11. There is no dispute about the fact that the revenue is liable to prove the fact that there was undervaluation of the property as shown in the sale deed and that a higher amount has been paid by the purchaser to the seller. The question is apparently one of fact. On consideration of the factual materials, the first appellate authority as well as the Tribunal unanimously held that the evidence was lacking to come to such a conclusion. The argument of the appellant is that such findings are perverse as substantial evidence was available on record and the first appellate authority had relied upon irrelevant consideration to reject such evidence. Further, the Tribunal did not re-appreciate the evidence, whereas it has just confirmed the order passed by the first appellate authority.

12. On a perusal of the evidence available on record, the following facts are clear:

(1) That Mr. Noushad has given a statement under Section 132(4) of the Income-tax Act stating that he sold the property for Rs. 7,82,00,000/- .

(2) This is further confirmed by an affidavit dated 6.11.2008 of Mr. Noushad, indicating that he had purchased the property for Rs. 66,20,000/-and sold the property for Rs. 78,20,000/-.

(3) When the assessee requested for cross examination and Mr. Noushad was summoned and sworn statement was recorded on 10.2.2008, he stated the details about the purchase of property from Smt. Mariamma Kurian for Rs. 66.20,000/- and sold the property in favour of the assessee for Rs. 78,20,000/- and the fact that a lesser amount was shown in the sale deed.

(4) During cross examination, he denied the suggestions made by the assessee and there is nothing to indicate that Mr. Noushad has given a false statement.

(5) Mr. Noushad has declared the income from sale of property and has paid tax.

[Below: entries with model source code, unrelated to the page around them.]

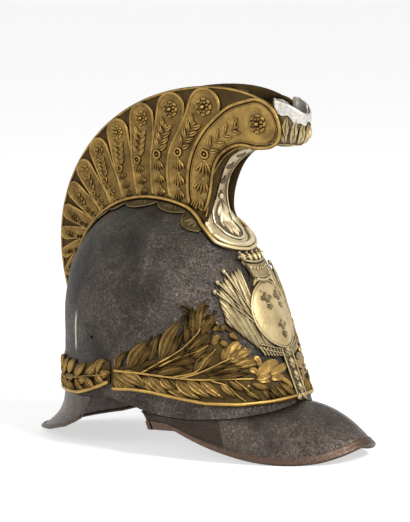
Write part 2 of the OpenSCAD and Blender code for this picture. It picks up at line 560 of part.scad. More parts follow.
// Channel for the mane: a trough between the side plates, below their edges
function channel_point(a, s, deep) =
    let(e = edge_turn(a), p = crest_edge(e), q = foot_point(a), down = unit(q - p), r = p + deep*down,
        x = crest_x(r) - brass_t - gap)
    at(x*s, r[0], r[1]);
function channel_grid() = let(shape = [[1, 0.45], [0.98, 0.8], [0.75, 1], [0, 1.05], [-0.75, 1], [-0.98, 0.8], [-1, 0.45]])
    [for (c = [0:27]) let(a = mix(150, comb_to + 1, c/27)) [for (m = shape) channel_point(a, m[0], channel_depth*m[1])]];
module crest_channel() color([0.3, 0.22, 0.13]) sheet(channel_grid(), 0.9);

// Foot: a flat flange with a scalloped edge on the skull, and the bead along the crest
flange_line = [[52, 33], [54, 40], [58, 42.5], [62, 38], [65, 31.5], [71, 33], [78, 34], [83, 31], [88, 33], [98, 35],
               [104, 29.5], [112, 28], [120, 23], [135, 16], [150, 11]];
foot_cols = 30;
function foot_grid() = [for (k = [1, 0.65, 0.3, 0]) [for (c = [0:foot_cols])
    let(a = mix(150, 52, c/foot_cols), inner = lookup(a, foot_line) - 2, x = mix(inner, lookup(a, flange_line), k))
    over(x, a, gap + brass_t)]];
module crest_foot_left() color([0.84, 0.74, 0.5]) sheet(foot_grid(), brass_t);
module crest_foot_right() mirror([1, 0, 0]) crest_foot_left();
bead_side = bead_r + 3*gap;
function bead_x(a) = lookup(a, foot_line) + bead_side;
bead_half = concat([for (a = [176:-4:52]) [bead_x(a), a]], [for (k = [0.97, 0.88, 0.72, 0.5, 0.25])
    [fan_half_w*k + 1.2, lookup(fan_half_w*k, fan_line)]]);
bead_path = concat(bead_half, [[0, 32.4]], [for (k = [len(bead_half) - 1:-1:0]) [-bead_half[k][0], bead_half[k][1]]]);
module crest_bead() color([0.84, 0.74, 0.5])
    wire([for (p = bead_path) over(p[0], p[1], gap + brass_t + gap + bead_r)], bead_r,
         [for (p = bead_path) let(q = over(p[0], p[1], 0)) unit(q - at(0, hub[0], hub[1]))], sides = 6);

// Saddle inside the crest: it lies on the skull and carries the studs
function saddle_grid() = [for (c = [0:20]) let(a = mix(146, 55, c/20))
    [for (s = [-1:0.5:1]) over((lookup(a, foot_line) - 4)*s, a, gap + brass_t)]];
module saddle_plate() sheet(saddle_grid(), brass_t);
module stud_places() for (a = stud_angles) {
    p = over(0, a, 0);
    n = let(q = over(0, a - 1, 0), r = over(0, a + 1, 0), v = unit(r - q)) [0, -v.z, v.y];
    translate(p) rotate([atan2(-n.y, n.z), 0, 0]) rotate([0, 0, 30]) children();
}
module crest_saddle() color(gilt) difference() {
    saddle_plate();
    stud_places() cylinder(h = 12, d = stud_d + 2*hole_fit, center = true, $fn = 24);
}
module crest_studs() color(gilt) stud_places() {
    translate([0, 0, -steel_t - stud_len]) cylinder(h = steel_t + stud_len + 2*gap + brass_t, d = stud_d, $fn = 24);
    translate([0, 0, 2*gap + brass_t]) cylinder(h = 2, d = 2.2*stud_d, $fn = 24);
}
module crest_nuts() color(steel) stud_places()
    translate([0, 0, -steel_t - 3*gap - nut_t]) difference() {
        cylinder(h = nut_t, d = nut_w/cos(30), $fn = 6);
        translate([0, 0, -1]) cylinder(h = nut_t + 2, d = stud_d + 0.1, $fn = 24);
    }

// Lining: a sweatband above the flanges and tongues that a lace draws together
sweat_low = flange_h + 3;
function sweat_grid() = [for (h = [0, 0.5, 1]) [for (c = [0:39])
    let(t = 9*c) wall(t, brow_h + sweat_low + sweatband_h*h, -lining_in)]];
module sweatband() color(tan_leather) sheet(sweat_grid(), leather_t, loop = true);
tongue_top_h = 128;
// Point of the liner at turn t, k of the way up
function liner(t, k) =
    let(h = mix(sweat_low + sweatband_h - 8, tongue_top_h, k), d = -lining_in - leather_t - 3*gap - 9*k*k,
        p = wall(t, brow_h + h, d), c = at(0, dome_mid(brow_h + h, 0), brow_h + h + 14*k*k))
    mix(p, c, 0.55*pow(k, 4));
function tongue_grid(i) = [for (k = [0:0.2:1.01]) [for (s = [-1:0.5:1])
    liner((i + 0.5)*360/tongues + s*mix(168, 110, k*k)/tongues, k)]];
module liner_tongues() color(tan_leather) for (i = [0:tongues - 1]) sheet(tongue_grid(i), leather_t);
// The lace runs round the inside of the tongues' ends
lace_r = 1;
function lace_point(t) =
    let(a = liner(t, 0.8), b = liner(t, 1), p = mix(a, b, 0.8), side = unit(liner(t + 2, 1) - liner(t - 2, 1)))
    p - (leather_t + gap + lace_r)*unit(cross(b - a, side));
lace_turns = [for (t = [0:10:350]) t];
module liner_lace() color([0.75, 0.68, 0.55])
    wire([for (t = lace_turns) lace_point(t)], lace_r, [for (t = lace_turns) [0, 0, 1]], sides = 6, closed = true);

skull();
visor();
visor_binding();
visor_rivets();
neck_guard();
guard_binding();
neck_guard_rivets();
side_band_right();
side_band_left();
rear_band();
band_studs();
front_plate();
front_shield();
front_crown();
crest_side_right();
crest_side_left();
crest_mask();
crest_cup();
cup_lining();
crest_channel();
crest_foot_right();
crest_foot_left();
crest_bead();
crest_saddle();
crest_studs();
crest_nuts();
sweatband();
liner_tongues();
liner_lace();
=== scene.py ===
"""A cavalry helmet: pitted steel skull and visor, gilt leaf bands, and a tall gadrooned crest."""

import math

import bpy
import numpy as np
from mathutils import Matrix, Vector


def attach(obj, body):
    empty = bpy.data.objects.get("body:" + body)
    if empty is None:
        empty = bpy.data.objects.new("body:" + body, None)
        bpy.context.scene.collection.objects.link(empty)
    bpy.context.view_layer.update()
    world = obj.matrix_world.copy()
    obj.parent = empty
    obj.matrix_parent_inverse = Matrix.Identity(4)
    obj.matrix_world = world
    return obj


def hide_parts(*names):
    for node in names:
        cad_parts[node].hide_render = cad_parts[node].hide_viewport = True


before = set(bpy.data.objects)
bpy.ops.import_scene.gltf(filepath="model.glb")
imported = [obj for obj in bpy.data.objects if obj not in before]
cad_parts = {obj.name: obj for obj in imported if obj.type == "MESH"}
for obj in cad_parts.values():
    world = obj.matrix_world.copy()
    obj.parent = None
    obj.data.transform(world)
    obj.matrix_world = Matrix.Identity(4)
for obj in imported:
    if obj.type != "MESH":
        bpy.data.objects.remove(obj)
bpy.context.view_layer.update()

# Lengths are in millimetres until place() puts them in a mesh, and angles are in degrees.
# A reach is counted forwards from the middle of the skull; the wearer's left is +X.
MM = 0.001
SKULL_HALF_W = 95.0
SKULL_BACK = 122.0
SKULL_FRONT = 127.0
SKULL_H = 181.5
CROWN_SHIFT = 27.0
FOREHEAD_LEAN = 22.3
BROW_PINCH = 0.15
BROW_Z = 48.0
SIDE_Z = BROW_Z + 57.0
BACK_Z = BROW_Z + 77.0
TOP_Z = BROW_Z + SKULL_H
STEEL_T = 1.2
BRASS_T = 1.1
GAP = 0.3
BRASS_LIFT = GAP + BRASS_T
MIDDLE_REACH = 22.5
HUB_REACH = -CROWN_SHIFT
HUB_Z = BACK_Z


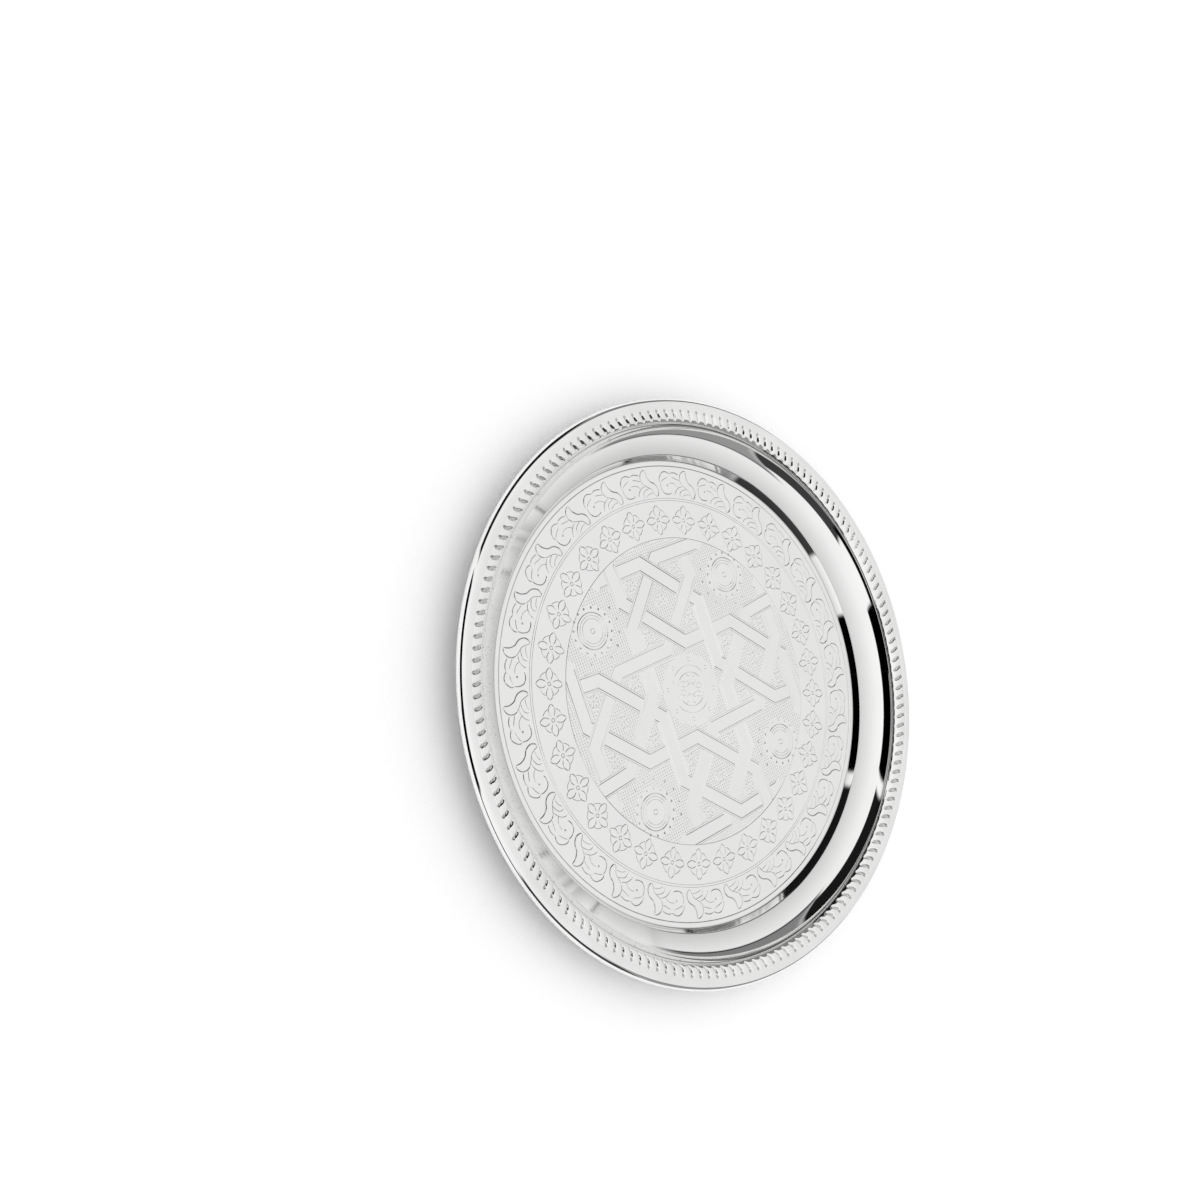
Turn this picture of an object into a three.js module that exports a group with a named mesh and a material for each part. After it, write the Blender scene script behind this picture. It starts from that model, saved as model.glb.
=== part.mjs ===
// Silver salver: a round tray with a flat floor, a stepped ledge and a gadrooned border.
// Units are millimetres. +Z is up. The origin is the centre of the underside of the floor.

import * as THREE from "three";

// ---- driving dimensions ---------------------------------------------------

const SEGMENTS = 72; // steps round the plain turned pieces
const SHEET = 1.0; // thickness of the pressed sheet
const OUTER_R = 150.0; // radius over the border

// Centre line of the pressed sheet from the middle of the floor to the end of the flange.
const SHEET_LINE = [
  [0.0, 0.5],
  [121.0, 0.5], // edge of the flat floor
  [122.1, 1.0],
  [123.1, 3.9], // small steep step
  [124.0, 4.9],
  [131.8, 10.0], // outer edge of the sloping ledge
  [133.7, 11.6],
  [135.7, 14.0], // wall, steeper as it rises
  [136.8, 15.8],
  [137.9, 16.3], // start of the flat flange
];

// The sheet's outer edge rolls under from the end of the flange.
const ROLL_LINE_R = 1.9; // radius of the roll, to the middle of the sheet
const ROLL_CENTRE_R = 146.2;
const ROLL_CENTRE_Z = 14.4;
const ROLL_START = Math.PI / 2;
const ROLL_TURN = (300 * Math.PI) / 180;
const ROLL_STEPS = 9;

const WIRE_R = 1.0; // core wire inside the roll
const WIRE_SIDES = 8;

const LOBES = 164; // lobes round the gadrooned border
const SEAT_Z = 17.1; // underside of the border, just clear of the flange

// Section of the border, from its inner edge over the top to its outer edge and back to the seat.
// r and z follow the crest of a lobe. The groove beside it is `drop` lower and `back` further out.
// turn is how far this ring is turned, as a share of one lobe, which slants the lobes.
const BORDER_LINE = [
  { r: 137.6, z: SEAT_Z, drop: 0.0, back: 0.3, turn: -0.22 },
  { r: 137.1, z: 17.8, drop: 0.0, back: 0.8, turn: -0.22 },
  { r: 137.8, z: 19.0, drop: 0.6, back: 0.5, turn: -0.17 },
  { r: 140.2, z: 19.9, drop: 0.8, back: 0.0, turn: 0.0 },
  { r: 143.1, z: 20.0, drop: 1.4, back: 0.0, turn: 0.2 }, // bottom of the pits
  { r: 144.4, z: 19.9, drop: 0.0, back: 0.0, turn: 0.2 },
  { r: 147.0, z: 20.0, drop: 0.0, back: 0.0, turn: 0.0 }, // plain rounded shoulder
  { r: 149.1, z: 19.0, drop: 0.0, back: 0.0, turn: 0.0 },
  { r: OUTER_R, z: 16.8, drop: 0.0, back: 0.0, turn: 0.0 },
  { r: 149.7, z: 15.6, drop: 0.0, back: 0.0, turn: 0.0 },
  { r: 149.1, z: 15.6, drop: 0.0, back: 0.0, turn: 0.0 },
  { r: 148.7, z: SEAT_Z, drop: 0.0, back: 0.0, turn: 0.0 },
];

// ---- shared helpers -------------------------------------------------------

const root = new THREE.Group();

function addPiece(name, geometry, color, roughness) {
  geometry.computeVertexNormals();
  const material = new THREE.MeshStandardMaterial({ color, metalness: 1.0, roughness });
  const piece = new THREE.Mesh(geometry, material);
  piece.name = name;
  root.add(piece);
}

// Turns a closed outline of [radius, height] points about the Z axis.
function turned(outline) {
  const points = outline.map(([r, z]) => new THREE.Vector2(r, z));
  const geometry = new THREE.LatheGeometry(points, SEGMENTS);
  geometry.rotateX(Math.PI / 2);
  return geometry;
}

// Moves an open line sideways by a distance, to its left as it is walked.
function offsetLine(line, distance) {
  return line.map(([r, z], index) => {
    const before = line[Math.max(index - 1, 0)];
    const after = line[Math.min(index + 1, line.length - 1)];
    const into = new THREE.Vector2(r - before[0], z - before[1]).normalize();
    const out = new THREE.Vector2(after[0] - r, after[1] - z).normalize();
    const along = into.clone().add(out).normalize();
    const reference = into.lengthSq() > 0 ? into : out;
    const stretch = 1 / along.dot(reference);
    return [r - along.y * distance * stretch, z + along.x * distance * stretch];
  });
}

// ---- dish -----------------------------------------------------------------

function dish() {
  const line = SHEET_LINE.slice();
  for (let step = 0; step <= ROLL_STEPS; step += 1) {
    const angle = ROLL_START - (ROLL_TURN * step) / ROLL_STEPS;
    line.push([
      ROLL_CENTRE_R + ROLL_LINE_R * Math.cos(angle),
      ROLL_CENTRE_Z + ROLL_LINE_R * Math.sin(angle),
    ]);
  }
  const upper = offsetLine(line, SHEET / 2);
  const under = offsetLine(line, -SHEET / 2);
  return turned([...under, ...upper.reverse()]);
}

// ---- core wire ------------------------------------------------------------

function rimWire() {
  const outline = [];
  for (let side = 0; side <= WIRE_SIDES; side += 1) {
    const angle = (2 * Math.PI * (side % WIRE_SIDES)) / WIRE_SIDES;
    outline.push([
      ROLL_CENTRE_R + WIRE_R * Math.cos(angle),
      ROLL_CENTRE_Z + WIRE_R * Math.sin(angle),
    ]);
  }
  return turned(outline);
}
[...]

When these materials are available, can it be said that the revenue has not proved their case? We are of the view that the oral evidence, which is supported by Section 132(4) statement and the affidavit of Mr. Noushad, which is uncontroverted even during cross examination, can be treated as sufficient evidence to show that the property has been sold for Rs. 78,20,000/-. The first appellate authority had gone a little further and had indicated that the revenue has not adduced any further evidence to show that Mr. Noushad had paid Rs. 66,20,000/- to Smt. Mariamma Kurian for purchasing the property and the assessee has paid the differential amount to Mr. Noushad. Apparently, these are all instances where the parties do not maintain any records and they deal in undisclosed amounts. This Court in Medical Trust Hospital’s case had occasion to observe that it is a notorious fact that on account of the high stamp duty prevalent in the State undervaluation is a normal course adopted by the parties to avoid stamp duty and huge expenditure on transfer of property. Therefore, the evidence made available by the Revenue is a probable evidence. It is relevant to note that if at all the assessee wanted to disprove the evidence given by Mr. Noushad, the assessee could have proved otherwise by giving some evidence to show the market value of the land in the locality. No such evidence is adduced by the assessee. Therefore, this was a case in which the revenue has to prove the existence of a fact that undervaluation was made by the assessee and that the assessee has paid more amounts for purchase of property amounting to Rs. 54,20,000/-. When that fact is proved, the burden shifts to the assessee to prove otherwise. He had an opportunity to cross examine the witness and there was nothing on record to indicate that the witness had spoken a false story. Under these circumstances, we are of the opinion that even in the absence of any other material produced by the revenue, the uncontroverted evidence of Mr. Noushad was in favour of coming to a finding that the assessee has not declared the actual investment made for acquiring the said building. The findings of the appellate authority as well as the Tribunal to the aforesaid extent are perverse and therefore it gives rise to a substantial question of law as stated in the memorandum of appeal.

In the result, the appeal is allowed, the questions of law are found in favour of the Department and we set aside the orders passed by the Commissioner of Income-tax (Appeal) and the Tribunal and confirm the order passed by the Assessing Officer.